Relatedly, the messages sent by interest groups represent a new form of data that might aid in the identification and quantification of group support for (or opposition to) particular candidates, parties, and movements. Most simply, researchers might use some combination of keyword searches, content analysis, or sentiment analysis to identify instances where groups mention or make normative claims about people and policies. These methods could be used to identify or infer groups’ policy preferences in the absence of public position-taking, allowing for more detailed understandings of their policy positions and latent ideological preferences. Sim et al. (2013), for instance, infer the proportions of various ideologies found in candidates’ speeches. Applying a similar method to interest group texts might yield more accurate measures of group ideologies than survey data and less endogenous measures than financial records.

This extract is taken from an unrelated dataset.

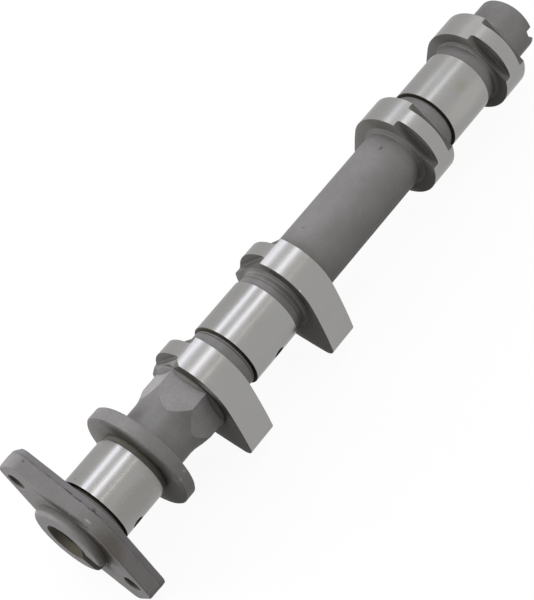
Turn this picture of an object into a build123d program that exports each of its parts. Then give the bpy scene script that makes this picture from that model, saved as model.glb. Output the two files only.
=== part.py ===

The same methods could also be used to identify the explicit or implicit partisan preferences of interest groups, contributing to emerging theory that frames interest groups as embedded within “extended party networks” (Bawn et al. 2012). Email messages offer the opportunity to operationalize partisan support (e.g., endorsements or normative statements) and informal ties across groups. Finally, scholars might utilize email data to investigate issues of interest group representation and potential biases by focusing on the issues and people that are discussed in these communications and the language used to talk about them. In general, the information found in group messages can enable creative researchers to classify organizations along a wide range of dimensions and contextualize organizational behavior, strategies, and preferences.